Texas abortion law upheld, bill’s author speaks on victory
AUSTIN, Texas - Senate Bill 8, known as the heartbeat bill, took effect officially on Wednesday.
Abortion providers attempted to challenge the law with the US Supreme Court, but in a 5-4 ruling, the Texas law was upheld.
"It says when a little baby has been growing inside her mother's womb and there is a heartbeat detectable, we are going to protect that life. A heartbeat is the universal sign of life," said state Sen. Bryan Hughes (R-Mineola).
A heartbeat can be detected as early as six weeks doctors say. Critics say many women may not even know they're pregnant around then. Due to lack of abortion access in Texas, some clinics in neighboring states are already noticing an influx.
"Just in the past two days in Oklahoma City we've taken around four times as many calls as we would have and about 2/3 of those have been Texas patients," said Zack Gingrich-Gaylord, communications director at Trust Women.
The clinic said the law is punishing. "People are already driving three hours to get to the clinic.

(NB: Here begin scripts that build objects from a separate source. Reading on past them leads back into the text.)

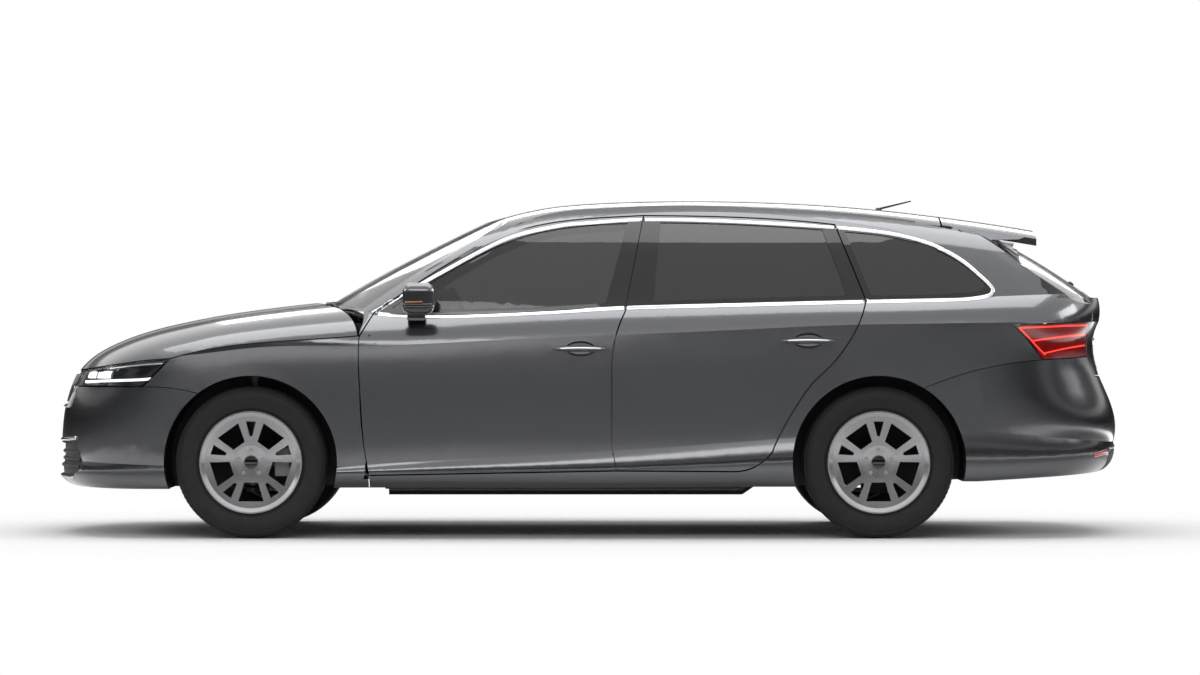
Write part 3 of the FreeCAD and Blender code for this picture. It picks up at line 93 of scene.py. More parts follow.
def blend(tree, share, first, second):
    """The first colour, which turns to the second as the share goes to 1."""
    node = add(tree, "ShaderNodeMix", {"Factor": share, "A": first, "B": second}, data_type="RGBA")
    return node.outputs["Result"]


def split_place(tree, kind="Object"):
    """The X, Y and Z sockets of the shaded point's place, or of its Normal."""
    place = add(tree, "ShaderNodeTexCoord")
    return add(tree, "ShaderNodeSeparateXYZ", {"Vector": place.outputs[kind]}).outputs


def drawn_curve(tree, value, points, straight=False):
    """The height of a curve through points, the first at 0 and the last at 1."""
    node = add(tree, "ShaderNodeFloatCurve", {"Value": value})
    curve = node.mapping.curves[0]
    curve.points[0].location = points[0]
    curve.points[1].location = points[-1]
    for point in points[1:-1]:
        curve.points.new(*point)
    if straight:
        for point in curve.points:
            point.handle_type = "VECTOR"
    node.mapping.update()
    return node.outputs["Value"]


def new_group(name, inputs, **outputs):
    """An empty shader group: inputs are floats with their values, outputs have their types."""
    group = bpy.data.node_groups.new(name, "ShaderNodeTree")
    for label, value in inputs.items():
        group.interface.new_socket(label, in_out="INPUT", socket_type=FLOAT).default_value = value
    for label, kind in outputs.items():
        group.interface.new_socket(label, in_out="OUTPUT", socket_type=kind)
    start = group.nodes.new("NodeGroupInput")
    end = group.nodes.new("NodeGroupOutput")
    return group, start.outputs, end.inputs


# %% [markdown]
# ### Flakes, grain and dust
# Metallic paint holds aluminium flakes, each tilted a little, so the group tilts the normal by cell.
# Moulded plastic and rubber have a fine grain. Dust gathers low on a car, so its mask rises towards
# the ground.

# %% Build the three effect groups
CLOUD_SCALE, DUST_SCALE = 7.0, 22.0


def flake_group():
    """Flakes: a value per cell, to vary the colour, and a normal tilted a little per cell."""
    group, start, end = new_group("paint_flakes", {"Scale": 2500.0, "Tilt": 0.03},
                                  Value=FLOAT, Normal=VECTOR)
    place = add(group, "ShaderNodeTexCoord")
    cells = add(group, "ShaderNodeTexVoronoi",
                {"Vector": place.outputs["Object"], "Scale": start["Scale"]})
    tone = add(group, "ShaderNodeSeparateColor", {"Color": cells.outputs["Color"]}).outputs
    bump = add(group, "ShaderNodeBump",
               {"Distance": 0.0005, "Strength": start["Tilt"], "Height": tone[0]})
    link(group, tone[1], end["Value"])
    link(group, bump.outputs["Normal"], end["Normal"])
    return group


def grain_group():
    """Fine moulded grain: a height for a bump and a slow cloud for the roughness."""
    group, start, end = new_group("fine_grain", {"Scale": 900.0}, Height=FLOAT, Cloud=FLOAT)
    place = add(group, "ShaderNodeTexCoord").outputs["Object"]
    for label, scale in (("Height", start["Scale"]), ("Cloud", CLOUD_SCALE)):
        noise = add(group, "ShaderNodeTexNoise", {"Vector": place, "Scale": scale, "Detail": 3.0})
        link(group, noise.outputs["Fac"], end[label])
    return group


def dust_group():
    """A road-dust mask: 1 near the ground, 0 above Top, broken up by noise."""
    group, start, end = new_group("road_dust", {"Top": 0.5, "Amount": 0.3}, Mask=FLOAT)
    low = ramp(group, split_place(group)["Z"], end=start["Top"], low=1.0, high=0.0)
    place = add(group, "ShaderNodeTexCoord").outputs["Object"]
    noise = add(group, "ShaderNodeTexNoise", {"Vector": place, "Scale": DUST_SCALE, "Detail": 6.0})
    broken = maths(group, "MULTIPLY", low, noise.outputs["Fac"])
    link(group, maths(group, "MULTIPLY", broken, start["Amount"], clamp=True), end["Mask"])
    return group


FLAKES, GRAIN, DUST = flake_group(), grain_group(), dust_group()
print("effect groups:", [group.name for group in (FLAKES, GRAIN, DUST)])


# %% One helper makes a finish
DUST_COLOUR = (0.16, 0.14, 0.12, 1.0)


def finish(name, colour, rough=0.5, metal=0.0, grain=0.0, scale=900.0, dust=0.0, dust_top=0.5,
           vary=0.12, **sockets):
    """A Principled material with grain, cloudy roughness and dust; sockets are set on the shader."""
    material = bpy.data.materials.new(name)
    material.use_nodes = True
    tree = material.node_tree
    inputs = tree.nodes["Principled BSDF"].inputs
    inputs["Base Color"].default_value = (*colour, 1.0)
    inputs["Metallic"].default_value = metal
    for key, value in sockets.items():
        inputs[key.replace("_", " ")].default_value = value
    moulded = add(tree, "ShaderNodeGroup", {"Scale": scale}, node_tree=GRAIN).outputs
    cloudy = ramp(tree, moulded["Cloud"], low=rough * (1 - vary), high=min(1.0, rough * (1 + vary)))
    link(tree, cloudy, inputs["Roughness"])
    if grain:
        bump = add(tree, "ShaderNodeBump",
                   {"Strength": grain, "Distance": 0.001, "Height": moulded["Height"]})
        link(tree, bump.outputs["Normal"], inputs["Normal"])
    if dust:
        mask = add(tree, "ShaderNodeGroup", {"Top": dust_top, "Amount": dust}, node_tree=DUST)
        dusty = blend(tree, mask.outputs["Mask"], (*colour, 1.0), DUST_COLOUR)
        link(tree, dusty, inputs["Base Color"])
    return material


# %% [markdown]
# ### Paint, glass, metal, rubber and cloth
# The paint is graphite grey: a metallic base under a clear coat. The door frames and pillars inside
# the window line are gloss black, so the paint carries a mask between two curves over the car's
# length, the window line's top and its foot. The pillars' rear faces beside the tailgate glass are
# black too.

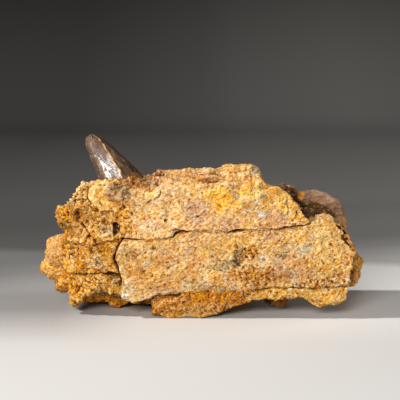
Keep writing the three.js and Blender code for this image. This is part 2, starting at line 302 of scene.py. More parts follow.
def crust(p, rough, seed):
    """Height in mm of weathered, sandy crust, how crumbly it is, 0 to 1, and how high each crumb
    stands, about 0.5 and 0 to 1. Broad swells and fine, streaked grit, plus, by `rough`, creased
    noise and two sizes of crumb. A crumb is a dome, 1 - 1.5 d^2 at a distance d from its middle,
    as high as its random number says. Noise first pushes the points about, so that none is
    round."""
    bent = p + 0.8 * np.stack([noise(p, 1.7, seed + k) for k in range(3)], axis=1)
    swell = layered(p, 10.0, 3, seed + 5)
    creased = np.abs(layered(bent, 3.6, 4, seed + 9, 0.66)) - 0.3
    far, knob = grains(streaked(bent), 2.7, seed + 20)
    near, crumb = grains(bent, 0.95, seed + 40)
    knobs = (0.1 + 1.3 * knob) * (1 - 1.5 * np.clip(far, 0, 0.8) ** 2) - 0.4
    crumbs = (0.25 + 1.1 * crumb) * (1 - 1.5 * np.clip(near, 0, 0.8) ** 2) - 0.4
    fine = layered(streaked(p), 0.9, 2, seed + 60, 0.8)
    crumbly = smooth_step(0.7, 1.25, rough + 0.5 * layered(p, 9.0, 3, seed + 70, 0.6))
    coarse = 0.95 * creased + 0.5 * knobs + 0.4 * crumbs
    height = 0.45 * swell - 0.25 + rough * (0.3 + 0.95 * crumbly) * coarse + 0.34 * fine
    return height, crumbly, 0.5 + 0.8 * coarse + 0.35 * (crumb - 0.5)


def pocks(p, size, share, seed):
    """0 to 1: small round pits. Only the cells whose grain lies nearest than `share` have one."""
    bent = p + 0.25 * size * np.stack([noise(p, size * 0.6, seed + k) for k in range(3)], axis=1)
    return 1 - smooth_step(share * 0.5, share, grains(bent, size, seed + 7)[0])


def cleft(p, points, width, seed=0, wander=0.45):
    """1 down the middle of a crack along [x, z] points and 0 beyond half its width. Noise bends
    the crack and narrows it in places."""
    x = p[:, 0] + wander * noise(p, 1.7, seed + 300) + wander * noise(p, 4.0, seed + 301)
    z = p[:, 2] + wander * noise(p, 1.6, seed + 302) + wander * noise(p, 3.7, seed + 303)
    away, along = line_distance(x, z, points)
    half = width / 2 * (0.85 + 0.5 * noise(p, 2.6, seed + 304)) * smooth_step(0, 0.1, along)
    half = np.maximum(half * (1 - smooth_step(0.93, 1, along)), 0.05)
    return 1 - smooth_step(0.35, 1.0, away / half)


# ---- Colours, linear ----

DEEP = (0.13, 0.048, 0.008)
RUST = (0.47, 0.175, 0.014)
OCHRE = (0.74, 0.37, 0.065)
CREAM = (0.93, 0.66, 0.26)
SAND = (0.90, 0.56, 0.15)
CALM = (0.86, 0.51, 0.165)
AMBER = (0.68, 0.28, 0.012)
GOLD = (0.88, 0.50, 0.075)
PALE = (0.80, 0.64, 0.40)
MOSS = (0.46, 0.36, 0.18)
WHITE = (0.90, 0.80, 0.64)
YELLOW = (0.93, 0.50, 0.035)
PINK = (0.72, 0.41, 0.22)
GREY = (0.36, 0.30, 0.22)
UMBER = (0.20, 0.105, 0.04)
SOOT = (0.12, 0.10, 0.075)
BUFF = (0.90, 0.63, 0.36)
FAWN = (0.46, 0.27, 0.12)
KHAKI = (0.52, 0.34, 0.12)
DRAB = (0.26, 0.165, 0.10)
COPPER = (0.80, 0.34, 0.02)
CHESTNUT = (0.34, 0.13, 0.015)
MARIGOLD = (1.0, 0.55, 0.07)
PIT_FLOOR = (0.34, 0.115, 0.012)
# DENT_MIDDLE, DENT_TOP and DENT_FOOT: dark olive moss colour with painted shade for the dent
DENT_MIDDLE = (0.24, 0.155, 0.055)
DENT_TOP = (0.24, 0.13, 0.035)
DENT_FOOT = (0.26, 0.17, 0.07)
RING_GROOVE = (0.20, 0.14, 0.07)
BREAK = (0.55, 0.21, 0.02)
BREAK_DEEP = (0.05, 0.02, 0.005)
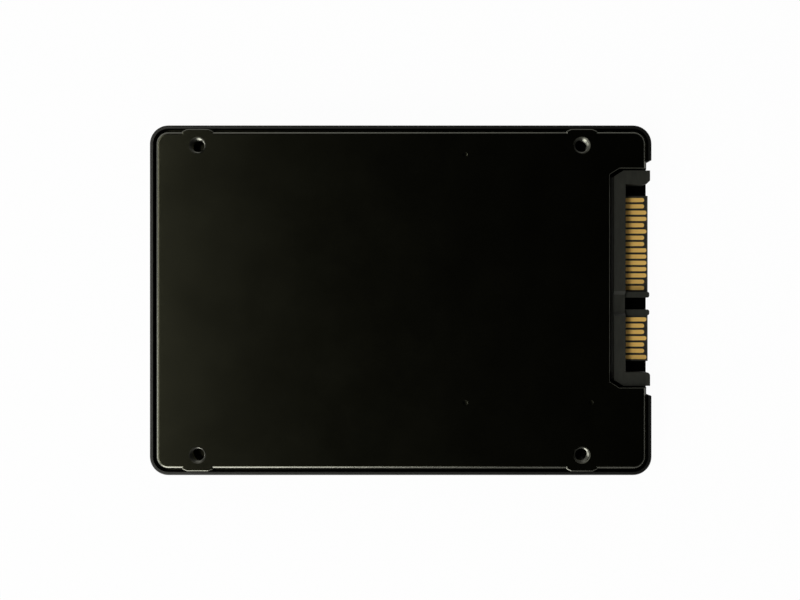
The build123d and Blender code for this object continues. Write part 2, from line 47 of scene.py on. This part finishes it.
class Nodes:
    """A node tree, with the shorthand that the materials and the world below use."""

    def __init__(self, tree):
        self.tree = tree

    def add(self, kind):
        return self.tree.nodes.new(kind)

    def link(self, source, target):
        self.tree.links.new(source, target)

    def feed(self, socket, value):
        """Links an output to a socket, or sets the socket to a plain value."""
        if isinstance(value, bpy.types.NodeSocket):
            self.link(value, socket)
        else:
            socket.default_value = value

    def math(self, operation, a, b):
        node = self.add("ShaderNodeMath")
        node.operation = operation
        self.feed(node.inputs[0], a)
        self.feed(node.inputs[1], b)
        return node.outputs[0]

    def axis(self, vector, name):
        """One coordinate of a vector."""
        node = self.add("ShaderNodeSeparateXYZ")
        self.link(vector, node.inputs[0])
        return node.outputs[name]

    def remap(self, value, low, high, to_low, to_high, smooth=False):
        node = self.add("ShaderNodeMapRange")
        node.interpolation_type = "SMOOTHSTEP" if smooth else "LINEAR"
        self.feed(node.inputs["Value"], value)
        ends = {"From Min": low, "From Max": high, "To Min": to_low, "To Max": to_high}
        for name, number in ends.items():
            node.inputs[name].default_value = number
        return node.outputs[0]


class Shader(Nodes):
    """A material built from nodes around one principled shader."""

    def __init__(self, name):
        self.material = bpy.data.materials.new(name)
        self.material.use_nodes = True
        super().__init__(self.material.node_tree)
        self.tree.nodes.clear()
        output = self.add("ShaderNodeOutputMaterial")
        self.surface = self.add("ShaderNodeBsdfPrincipled")
        self.link(self.surface.outputs["BSDF"], output.inputs["Surface"])
        coordinates = self.add("ShaderNodeTexCoord")
        self.place = coordinates.outputs["Object"]
        self.facing = coordinates.outputs["Normal"]

    def set(self, **values):
        """Sets sockets of the principled shader; underscores stand for spaces."""
        for name, value in values.items():
            self.feed(self.surface.inputs[name.replace("_", " ")], value)

    def tint(self, colour, factor):
        """A colour made lighter or darker by a number."""
        node = self.add("ShaderNodeVectorMath")
        node.operation = "SCALE"
        self.link(colour, node.inputs[0])
        self.feed(node.inputs["Scale"], factor)
        return node.outputs[0]

    def stretch(self, scale):
        """The place scaled along each axis, so that grain can run one way."""
        node = self.add("ShaderNodeMapping")
        self.link(self.place, node.inputs["Vector"])
        node.inputs["Scale"].default_value = scale
        return node.outputs[0]

    def noise(self, cell, detail, roughness, vector=None, distortion=0.0):
        """Noise whose largest cells are about this many millimetres across."""
        node = self.add("ShaderNodeTexNoise")
        self.link(vector or self.place, node.inputs["Vector"])
        node.inputs["Scale"].default_value = 1.0 / (cell * MM)
        node.inputs["Detail"].default_value = detail
        node.inputs["Roughness"].default_value = roughness
        node.inputs["Distortion"].default_value = distortion
        return node.outputs[0]

    def blend(self, factor, colour_a, colour_b):
        """A mix of two plain colours."""
        node = self.add("ShaderNodeMix")
        node.data_type = "RGBA"
        self.feed(node.inputs[0], factor)
        node.inputs[6].default_value = (*colour_a, 1.0)
        node.inputs[7].default_value = (*colour_b, 1.0)
        return node.outputs[2]

    def bump(self, height, depth, below=None):
        """Relief of this many millimetres, on top of another relief."""
        node = self.add("ShaderNodeBump")
        node.inputs["Distance"].default_value = depth * MM
        self.link(height, node.inputs["Height"])
        if below is not None:
            self.link(below, node.inputs["Normal"])
        return node.outputs[0]


# ---------------------------------------------------------------- finishes

HIGHLIGHT_SLOPE = (0.6, 0.8)  # the painted edge highlight comes in as a surface faces this far up
LEVEL_SLOPE = (0.99, 0.93)  # and comes in from the level face as the surface leans this far
SHADE_DEPTH = 0.5  # mm over which the painted shade fades in below the `shade` height
SHADED_SHEEN = 0.12


def lacquered_shell(name, flat, edge, shade, roughness):
    """Black lacquer on the case: its body colour is lost in the gloss, so only the sheen has a colour.

    The sheen changes from `flat` to `edge` along the rounded edges that lean up: a painted highlight where
    the lamps glint. Below the height `shade`, in mm, it is much weaker: painted shade on the lower surfaces.
    """
    s = Shader(name)
    texture = s.noise(0.32, 4.0, 0.65)
    cloud = s.noise(9.0, 3.0, 0.6)
    streaks = s.noise(2.4, 2.0, 0.5, s.stretch((0.04, 1.0, 1.0)), distortion=0.4)
    scratches = s.remap(streaks, 0.68, 0.72, 0.0, 1.0)
    speckle = s.remap(texture, 0.35, 0.7, 0.9, 1.1)
    slope = s.axis(s.facing, "Z")
    # Painted highlight: rounded edges that lean up toward the lamps take the `edge` reflection colour in
    # place of `flat`.
    upward = s.remap(slope, *HIGHLIGHT_SLOPE, 0.0, 1.0)
    not_level = s.remap(slope, *LEVEL_SLOPE, 0.0, 1.0)
    sheen = s.blend(s.math("MULTIPLY", upward, not_level), flat, edge)
    # Painted shade: below the `shade` height the reflection colour drops to SHADED_SHEEN, darkening the
    # case's inside and lower walls.
    if shade is not None:
        height = s.axis(s.place, "Z")
        lit = s.remap(height, (shade - SHADE_DEPTH) * MM, shade * MM, SHADED_SHEEN, 1.0)
        sheen = s.tint(sheen, lit)
    s.set(
        Metallic=1.0,
        Base_Color=s.tint(sheen, speckle),
        Roughness=s.math("ADD", roughness - 0.03, s.math("MULTIPLY", cloud, 0.06)),
        Normal=s.bump(scratches, 0.0015, s.bump(texture, 0.006)),
    )
    return s.material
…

So 8-10 hours round trip, that means a lot of time they are going to be spending two days away from home," said Gingrich-Gaylord.
Protesters continue to speak out against the law at the Capitol Thursday.
"When you see something that effects your everyday health, reproductive health and betterment of your body it's a little hard not to get jumpy when they are just so frivolous with passing things so quickly," said Erin Sparkman.
They are also speaking out against its ability to deputize citizens to sue anyone helping someone get an abortion. The bill's author says the legality lies with the intent and knowledge of what that woman is going to the clinic for.
"Giving someone a ride, helping someone, encouraging someone, that's not the intent we are talking about. It has to be to do an abortion with a detected heartbeat. It's highly unlikely that someone giving you a ride is going to know all those things," said Hughes.